# DATA FOR PROCESSING
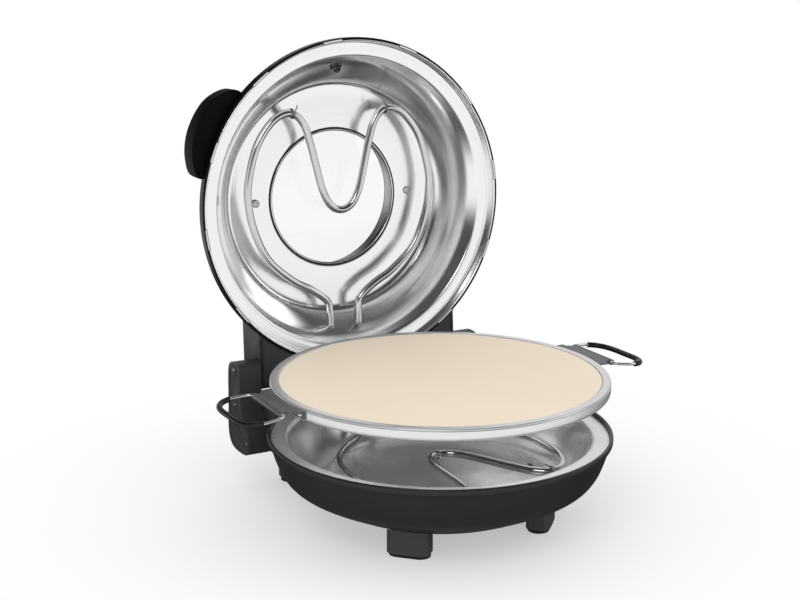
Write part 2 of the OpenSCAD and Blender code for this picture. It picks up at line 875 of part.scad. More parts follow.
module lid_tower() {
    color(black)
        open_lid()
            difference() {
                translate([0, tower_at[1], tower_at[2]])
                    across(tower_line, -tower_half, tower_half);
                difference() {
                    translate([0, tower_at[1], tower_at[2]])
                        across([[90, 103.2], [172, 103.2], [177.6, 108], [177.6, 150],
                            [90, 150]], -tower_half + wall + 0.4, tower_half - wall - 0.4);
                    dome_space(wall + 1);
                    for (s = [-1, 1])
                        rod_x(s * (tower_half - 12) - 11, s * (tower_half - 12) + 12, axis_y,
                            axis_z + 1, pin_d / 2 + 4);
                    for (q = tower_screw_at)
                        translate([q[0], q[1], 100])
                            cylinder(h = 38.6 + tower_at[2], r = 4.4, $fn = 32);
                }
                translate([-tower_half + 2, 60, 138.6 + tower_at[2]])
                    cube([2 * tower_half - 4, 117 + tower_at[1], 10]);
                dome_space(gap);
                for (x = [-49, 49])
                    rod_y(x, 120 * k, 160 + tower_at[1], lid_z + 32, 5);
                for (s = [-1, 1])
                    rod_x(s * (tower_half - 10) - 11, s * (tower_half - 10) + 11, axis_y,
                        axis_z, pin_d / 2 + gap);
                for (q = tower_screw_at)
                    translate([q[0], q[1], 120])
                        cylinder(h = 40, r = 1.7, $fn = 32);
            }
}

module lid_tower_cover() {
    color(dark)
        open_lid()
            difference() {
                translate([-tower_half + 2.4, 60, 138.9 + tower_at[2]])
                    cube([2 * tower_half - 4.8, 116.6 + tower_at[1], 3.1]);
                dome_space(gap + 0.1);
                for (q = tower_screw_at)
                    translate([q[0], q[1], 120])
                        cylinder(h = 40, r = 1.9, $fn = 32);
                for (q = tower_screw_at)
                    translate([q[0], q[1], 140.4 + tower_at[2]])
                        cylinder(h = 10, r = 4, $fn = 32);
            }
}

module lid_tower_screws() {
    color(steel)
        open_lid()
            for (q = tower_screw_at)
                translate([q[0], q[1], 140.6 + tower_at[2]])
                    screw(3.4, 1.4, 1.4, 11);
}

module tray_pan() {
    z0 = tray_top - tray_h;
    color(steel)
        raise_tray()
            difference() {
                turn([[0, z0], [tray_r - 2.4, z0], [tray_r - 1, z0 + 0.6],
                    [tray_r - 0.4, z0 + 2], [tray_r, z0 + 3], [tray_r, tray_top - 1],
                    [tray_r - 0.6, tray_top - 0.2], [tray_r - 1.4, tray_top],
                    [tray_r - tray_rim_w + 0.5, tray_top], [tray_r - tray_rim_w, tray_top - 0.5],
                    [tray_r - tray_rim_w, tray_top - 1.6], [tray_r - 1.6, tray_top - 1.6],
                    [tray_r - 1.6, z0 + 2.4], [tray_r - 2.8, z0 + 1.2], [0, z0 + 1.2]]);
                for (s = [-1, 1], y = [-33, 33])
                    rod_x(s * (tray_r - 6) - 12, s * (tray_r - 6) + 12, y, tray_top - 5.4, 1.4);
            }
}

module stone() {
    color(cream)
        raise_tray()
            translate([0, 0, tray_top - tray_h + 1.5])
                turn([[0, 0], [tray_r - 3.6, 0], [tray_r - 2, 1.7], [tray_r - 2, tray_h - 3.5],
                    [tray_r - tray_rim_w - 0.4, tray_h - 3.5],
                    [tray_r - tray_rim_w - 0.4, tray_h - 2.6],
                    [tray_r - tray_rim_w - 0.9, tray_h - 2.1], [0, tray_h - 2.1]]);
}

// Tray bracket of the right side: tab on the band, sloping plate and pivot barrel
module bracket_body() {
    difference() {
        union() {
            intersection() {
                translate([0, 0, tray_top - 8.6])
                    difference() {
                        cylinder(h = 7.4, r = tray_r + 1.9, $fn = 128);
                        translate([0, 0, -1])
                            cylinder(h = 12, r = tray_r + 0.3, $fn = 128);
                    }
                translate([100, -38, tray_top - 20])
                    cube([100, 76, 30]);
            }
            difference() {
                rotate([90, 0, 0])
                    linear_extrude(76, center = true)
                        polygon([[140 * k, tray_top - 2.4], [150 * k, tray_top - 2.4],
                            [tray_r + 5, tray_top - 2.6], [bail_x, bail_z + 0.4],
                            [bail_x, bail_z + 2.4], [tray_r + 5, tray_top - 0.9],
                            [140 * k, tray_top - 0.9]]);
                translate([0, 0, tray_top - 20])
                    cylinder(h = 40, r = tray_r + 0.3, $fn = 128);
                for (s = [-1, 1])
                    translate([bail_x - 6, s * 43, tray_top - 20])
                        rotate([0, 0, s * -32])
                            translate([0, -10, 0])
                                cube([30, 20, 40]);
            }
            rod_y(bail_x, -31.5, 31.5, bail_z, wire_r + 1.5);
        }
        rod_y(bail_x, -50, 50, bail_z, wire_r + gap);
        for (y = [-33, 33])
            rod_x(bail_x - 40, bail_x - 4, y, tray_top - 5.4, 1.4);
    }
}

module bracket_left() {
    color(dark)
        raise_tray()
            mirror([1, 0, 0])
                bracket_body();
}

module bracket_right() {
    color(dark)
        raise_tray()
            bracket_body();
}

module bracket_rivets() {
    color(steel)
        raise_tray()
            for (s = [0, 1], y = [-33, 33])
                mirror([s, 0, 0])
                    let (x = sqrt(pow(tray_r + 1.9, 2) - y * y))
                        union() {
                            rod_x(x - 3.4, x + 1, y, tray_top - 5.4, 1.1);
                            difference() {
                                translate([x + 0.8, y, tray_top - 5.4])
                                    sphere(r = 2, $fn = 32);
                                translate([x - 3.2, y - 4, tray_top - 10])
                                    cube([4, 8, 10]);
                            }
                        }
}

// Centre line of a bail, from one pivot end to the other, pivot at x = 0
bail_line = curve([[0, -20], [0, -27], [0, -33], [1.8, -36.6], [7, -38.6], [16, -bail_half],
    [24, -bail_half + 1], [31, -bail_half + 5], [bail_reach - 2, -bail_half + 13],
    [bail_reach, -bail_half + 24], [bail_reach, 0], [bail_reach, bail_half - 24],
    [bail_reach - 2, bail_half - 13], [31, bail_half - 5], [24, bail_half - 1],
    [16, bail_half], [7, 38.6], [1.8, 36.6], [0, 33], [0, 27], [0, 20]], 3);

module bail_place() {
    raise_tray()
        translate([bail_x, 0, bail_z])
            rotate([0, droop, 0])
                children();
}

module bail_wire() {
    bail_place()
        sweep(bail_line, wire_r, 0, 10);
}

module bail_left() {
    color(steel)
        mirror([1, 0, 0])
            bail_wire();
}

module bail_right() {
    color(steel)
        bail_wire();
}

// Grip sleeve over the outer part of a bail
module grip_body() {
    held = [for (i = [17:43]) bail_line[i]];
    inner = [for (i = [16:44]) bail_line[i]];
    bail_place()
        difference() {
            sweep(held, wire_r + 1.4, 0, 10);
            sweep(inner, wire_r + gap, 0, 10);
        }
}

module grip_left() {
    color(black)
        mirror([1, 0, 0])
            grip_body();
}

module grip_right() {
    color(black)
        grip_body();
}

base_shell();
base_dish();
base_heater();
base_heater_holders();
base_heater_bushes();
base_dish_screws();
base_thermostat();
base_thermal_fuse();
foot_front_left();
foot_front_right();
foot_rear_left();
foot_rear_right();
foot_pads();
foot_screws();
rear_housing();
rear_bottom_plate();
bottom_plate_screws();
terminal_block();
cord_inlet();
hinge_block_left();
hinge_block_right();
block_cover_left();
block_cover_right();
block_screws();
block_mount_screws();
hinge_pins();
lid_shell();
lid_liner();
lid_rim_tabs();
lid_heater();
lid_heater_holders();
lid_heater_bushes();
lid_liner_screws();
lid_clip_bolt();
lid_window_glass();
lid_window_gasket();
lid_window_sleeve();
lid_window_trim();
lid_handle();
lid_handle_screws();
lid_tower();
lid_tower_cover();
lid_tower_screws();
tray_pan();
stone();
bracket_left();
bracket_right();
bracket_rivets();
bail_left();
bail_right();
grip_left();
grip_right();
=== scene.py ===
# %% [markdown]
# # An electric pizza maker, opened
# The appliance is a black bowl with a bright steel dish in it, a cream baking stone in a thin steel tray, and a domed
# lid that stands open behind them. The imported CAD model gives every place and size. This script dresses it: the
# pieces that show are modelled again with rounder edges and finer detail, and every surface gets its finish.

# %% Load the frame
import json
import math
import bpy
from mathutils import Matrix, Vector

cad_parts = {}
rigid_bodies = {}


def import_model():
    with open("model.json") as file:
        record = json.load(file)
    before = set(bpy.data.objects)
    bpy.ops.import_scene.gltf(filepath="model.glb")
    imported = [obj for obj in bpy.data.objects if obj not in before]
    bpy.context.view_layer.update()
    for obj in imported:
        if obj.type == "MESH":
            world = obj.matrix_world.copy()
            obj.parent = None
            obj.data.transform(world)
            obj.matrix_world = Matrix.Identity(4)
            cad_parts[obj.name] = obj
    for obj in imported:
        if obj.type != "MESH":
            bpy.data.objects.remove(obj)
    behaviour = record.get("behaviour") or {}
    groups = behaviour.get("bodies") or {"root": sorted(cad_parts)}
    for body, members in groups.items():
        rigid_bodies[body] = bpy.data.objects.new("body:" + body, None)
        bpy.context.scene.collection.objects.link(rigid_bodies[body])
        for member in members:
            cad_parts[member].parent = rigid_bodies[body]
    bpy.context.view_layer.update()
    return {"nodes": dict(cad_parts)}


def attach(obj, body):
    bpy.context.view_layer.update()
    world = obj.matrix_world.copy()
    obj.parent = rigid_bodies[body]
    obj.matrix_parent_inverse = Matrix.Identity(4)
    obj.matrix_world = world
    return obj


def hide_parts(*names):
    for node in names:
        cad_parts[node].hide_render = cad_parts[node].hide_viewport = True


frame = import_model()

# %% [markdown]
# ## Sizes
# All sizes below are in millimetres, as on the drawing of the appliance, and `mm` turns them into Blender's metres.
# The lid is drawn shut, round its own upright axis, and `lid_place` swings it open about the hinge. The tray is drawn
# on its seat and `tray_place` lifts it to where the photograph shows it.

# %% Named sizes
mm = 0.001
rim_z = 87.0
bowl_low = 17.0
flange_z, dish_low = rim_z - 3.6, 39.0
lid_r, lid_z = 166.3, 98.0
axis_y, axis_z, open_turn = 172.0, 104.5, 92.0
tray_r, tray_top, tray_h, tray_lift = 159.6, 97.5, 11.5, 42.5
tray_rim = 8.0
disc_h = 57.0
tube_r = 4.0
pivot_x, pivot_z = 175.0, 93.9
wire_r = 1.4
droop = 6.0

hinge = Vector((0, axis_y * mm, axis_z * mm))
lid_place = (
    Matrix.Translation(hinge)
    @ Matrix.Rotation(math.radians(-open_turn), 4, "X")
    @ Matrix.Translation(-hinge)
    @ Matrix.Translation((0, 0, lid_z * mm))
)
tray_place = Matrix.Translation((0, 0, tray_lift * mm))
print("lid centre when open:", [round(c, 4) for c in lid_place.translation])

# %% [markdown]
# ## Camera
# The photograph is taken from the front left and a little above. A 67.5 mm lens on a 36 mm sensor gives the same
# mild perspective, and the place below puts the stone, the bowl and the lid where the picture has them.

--

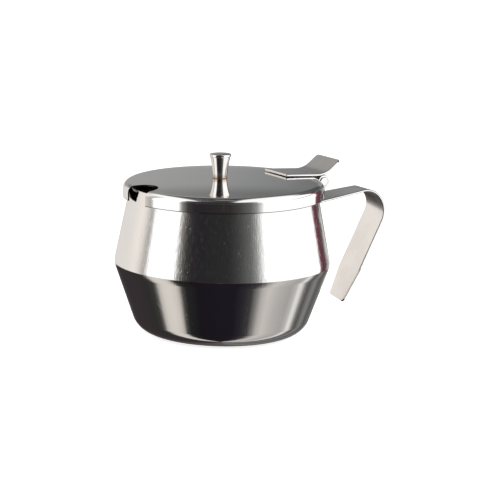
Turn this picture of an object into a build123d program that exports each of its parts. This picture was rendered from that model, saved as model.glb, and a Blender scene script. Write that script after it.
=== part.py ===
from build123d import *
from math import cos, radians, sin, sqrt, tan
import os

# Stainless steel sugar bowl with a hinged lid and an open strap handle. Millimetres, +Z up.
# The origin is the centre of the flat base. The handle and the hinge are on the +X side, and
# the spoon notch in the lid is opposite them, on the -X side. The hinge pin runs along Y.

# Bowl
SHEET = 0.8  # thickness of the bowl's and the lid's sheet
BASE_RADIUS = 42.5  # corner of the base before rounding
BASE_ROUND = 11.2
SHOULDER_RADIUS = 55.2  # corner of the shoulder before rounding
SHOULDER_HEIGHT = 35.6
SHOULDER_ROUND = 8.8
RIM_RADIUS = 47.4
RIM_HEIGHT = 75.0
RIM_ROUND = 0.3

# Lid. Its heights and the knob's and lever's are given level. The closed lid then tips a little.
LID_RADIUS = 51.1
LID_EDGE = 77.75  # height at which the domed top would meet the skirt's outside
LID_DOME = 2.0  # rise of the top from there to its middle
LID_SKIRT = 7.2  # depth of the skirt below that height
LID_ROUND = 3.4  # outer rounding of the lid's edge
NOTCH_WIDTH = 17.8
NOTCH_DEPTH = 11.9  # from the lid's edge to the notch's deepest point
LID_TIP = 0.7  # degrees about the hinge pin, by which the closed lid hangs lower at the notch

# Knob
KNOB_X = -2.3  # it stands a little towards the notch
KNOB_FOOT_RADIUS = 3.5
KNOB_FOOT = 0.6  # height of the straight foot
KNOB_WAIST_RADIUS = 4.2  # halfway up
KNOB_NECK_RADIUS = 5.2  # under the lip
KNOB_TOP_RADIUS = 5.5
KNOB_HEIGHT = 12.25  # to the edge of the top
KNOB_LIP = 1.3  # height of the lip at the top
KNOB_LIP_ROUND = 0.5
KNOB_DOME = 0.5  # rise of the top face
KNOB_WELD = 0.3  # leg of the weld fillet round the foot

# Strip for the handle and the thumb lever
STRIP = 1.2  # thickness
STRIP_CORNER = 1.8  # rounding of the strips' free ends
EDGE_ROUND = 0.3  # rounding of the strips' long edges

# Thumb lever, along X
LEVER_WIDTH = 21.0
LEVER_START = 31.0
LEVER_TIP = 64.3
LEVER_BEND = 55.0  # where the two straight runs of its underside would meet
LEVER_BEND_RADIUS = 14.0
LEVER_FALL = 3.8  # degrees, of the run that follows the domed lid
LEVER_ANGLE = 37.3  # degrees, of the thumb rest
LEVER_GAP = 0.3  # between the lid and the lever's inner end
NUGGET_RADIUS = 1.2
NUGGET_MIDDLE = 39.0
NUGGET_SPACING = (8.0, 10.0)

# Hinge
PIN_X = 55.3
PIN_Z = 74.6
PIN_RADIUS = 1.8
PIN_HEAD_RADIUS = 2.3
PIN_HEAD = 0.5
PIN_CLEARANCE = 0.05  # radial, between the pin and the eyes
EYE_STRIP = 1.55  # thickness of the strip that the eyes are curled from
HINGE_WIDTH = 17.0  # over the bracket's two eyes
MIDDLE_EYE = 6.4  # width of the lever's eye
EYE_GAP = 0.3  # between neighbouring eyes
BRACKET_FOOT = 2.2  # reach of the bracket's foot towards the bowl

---

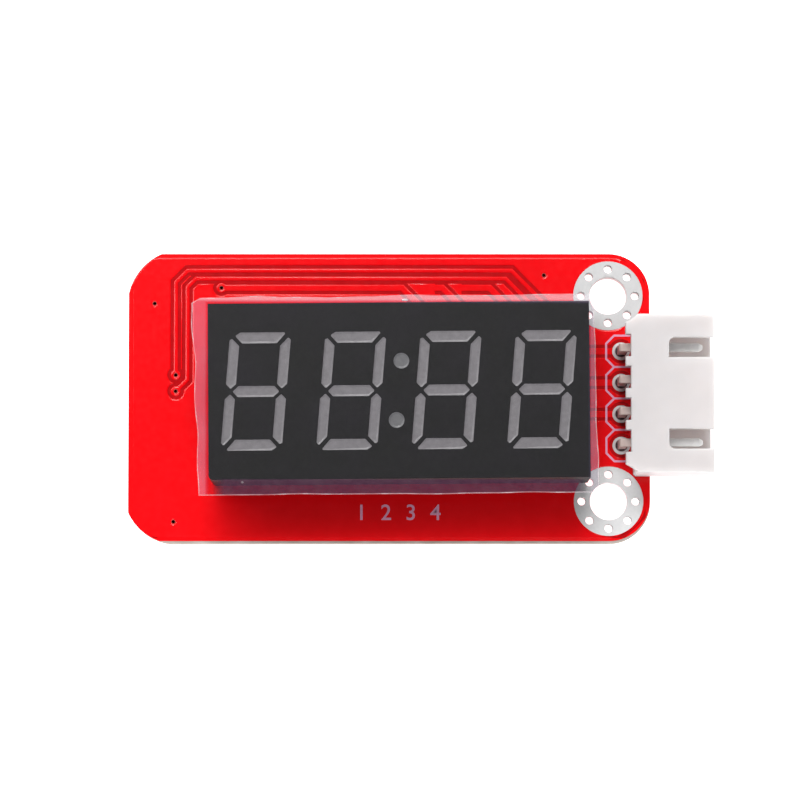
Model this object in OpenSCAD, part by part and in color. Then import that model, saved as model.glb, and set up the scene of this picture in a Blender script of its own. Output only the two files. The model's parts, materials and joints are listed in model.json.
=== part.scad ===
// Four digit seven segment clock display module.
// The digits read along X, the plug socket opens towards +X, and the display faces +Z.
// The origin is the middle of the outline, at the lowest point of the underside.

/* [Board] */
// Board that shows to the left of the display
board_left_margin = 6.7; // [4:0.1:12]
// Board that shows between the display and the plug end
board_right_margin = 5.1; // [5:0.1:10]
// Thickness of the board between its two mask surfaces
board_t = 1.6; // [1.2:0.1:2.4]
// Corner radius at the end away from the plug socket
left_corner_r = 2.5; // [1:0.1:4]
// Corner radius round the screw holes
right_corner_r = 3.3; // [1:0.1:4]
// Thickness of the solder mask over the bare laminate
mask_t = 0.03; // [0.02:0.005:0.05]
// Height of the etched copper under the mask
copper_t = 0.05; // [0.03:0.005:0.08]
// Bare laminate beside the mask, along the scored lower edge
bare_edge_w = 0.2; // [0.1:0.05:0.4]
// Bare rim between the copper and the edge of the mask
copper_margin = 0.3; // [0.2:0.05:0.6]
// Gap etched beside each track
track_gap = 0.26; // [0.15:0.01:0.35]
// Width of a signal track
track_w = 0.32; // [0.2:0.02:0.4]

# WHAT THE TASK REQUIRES
Starting at the line that contains "Turn this picture", repeat each line exactly, and stop after the line that contains "KNOB_WELD = 0.3".

# RESPONSE TO THIS EXERCISE
Turn this picture of an object into a build123d program that exports each of its parts. This picture was rendered from that model, saved as model.glb, and a Blender scene script. Write that script after it.
=== part.py ===
from build123d import *
from math import cos, radians, sin, sqrt, tan
import os

# Stainless steel sugar bowl with a hinged lid and an open strap handle. Millimetres, +Z up.
# The origin is the centre of the flat base. The handle and the hinge are on the +X side, and
# the spoon notch in the lid is opposite them, on the -X side. The hinge pin runs along Y.

# Bowl
SHEET = 0.8  # thickness of the bowl's and the lid's sheet
BASE_RADIUS = 42.5  # corner of the base before rounding
BASE_ROUND = 11.2
SHOULDER_RADIUS = 55.2  # corner of the shoulder before rounding
SHOULDER_HEIGHT = 35.6
SHOULDER_ROUND = 8.8
RIM_RADIUS = 47.4
RIM_HEIGHT = 75.0
RIM_ROUND = 0.3

# Lid. Its heights and the knob's and lever's are given level. The closed lid then tips a little.
LID_RADIUS = 51.1
LID_EDGE = 77.75  # height at which the domed top would meet the skirt's outside
LID_DOME = 2.0  # rise of the top from there to its middle
LID_SKIRT = 7.2  # depth of the skirt below that height
LID_ROUND = 3.4  # outer rounding of the lid's edge
NOTCH_WIDTH = 17.8
NOTCH_DEPTH = 11.9  # from the lid's edge to the notch's deepest point
LID_TIP = 0.7  # degrees about the hinge pin, by which the closed lid hangs lower at the notch

# Knob
KNOB_X = -2.3  # it stands a little towards the notch
KNOB_FOOT_RADIUS = 3.5
KNOB_FOOT = 0.6  # height of the straight foot
KNOB_WAIST_RADIUS = 4.2  # halfway up
KNOB_NECK_RADIUS = 5.2  # under the lip
KNOB_TOP_RADIUS = 5.5
KNOB_HEIGHT = 12.25  # to the edge of the top
KNOB_LIP = 1.3  # height of the lip at the top
KNOB_LIP_ROUND = 0.5
KNOB_DOME = 0.5  # rise of the top face
KNOB_WELD = 0.3  # leg of the weld fillet round the foot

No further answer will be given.